Housing starts are expected to increase four percent in 2022 to about 1.66 million. Starts would likely be higher, but builders indicate supply shortages are delaying projects in the short-term. The fear of inflation and federal action this year suggest higher mortgage rates. The extent to which higher mortgages rates dampen the market, or are ignored, is yet to be seen. 1.66 million starts is a positive number compared to the averages starts over the last decade. Frankly, higher starts than this would require additional timber supply and production capacity.
We have always been reluctant to predict markets or proactively adjust our operations to potential future markets. We don’t have a very good track record for predictions, so we tend to be very reactionary.
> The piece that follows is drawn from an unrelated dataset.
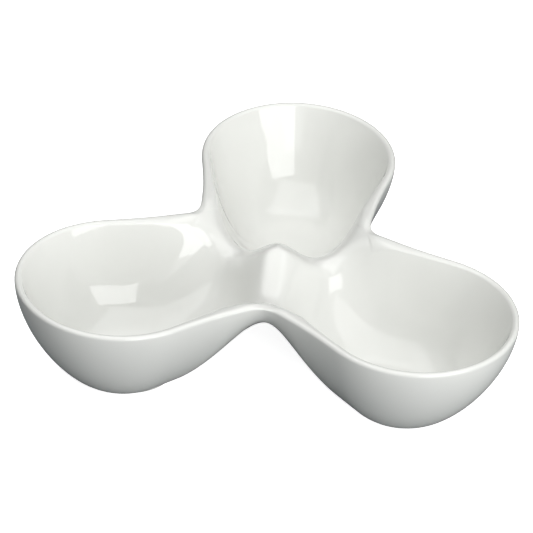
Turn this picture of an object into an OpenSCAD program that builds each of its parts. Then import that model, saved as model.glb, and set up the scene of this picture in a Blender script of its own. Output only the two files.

We are concerned about high log prices and committing to high-priced timber sales longer-term. Instead, we are running our plants conservatively and purchasing what we can process in the short-term. We may run overtime weeks when opportunity allows, but we don’t intend to replace expensive log decks with even more expensive logs in the future.
Veneer sales have been great, especially for density-graded material. We expected price increases to moderate toward the end of February, but recent plywood sales increases may continue to push veneer prices higher. Before this week, plywood sales prices were good, and sales volume was solid, but it was not a runaway market. Sales volume kept up with our current reduced production levels, and we were at a comfortable level. That paradigm has now shifted and wood products prices look to moving strongly again. Volatility is a scary thing!
Mass Ply sales are going very well, and we hit our second-best shipping month in January. Our order file looks great going into the summer. Look for news of the completion of several multi-story projects over the next couple of quarters. We are currently working on a multi-story in Portland, another in San Francisco, a three-story in Iowa, a three-story in Washington, and some of the final roof panels for Port of Portland’s terminal project for the PDX Airport. Just the types of projects we have been hoping for!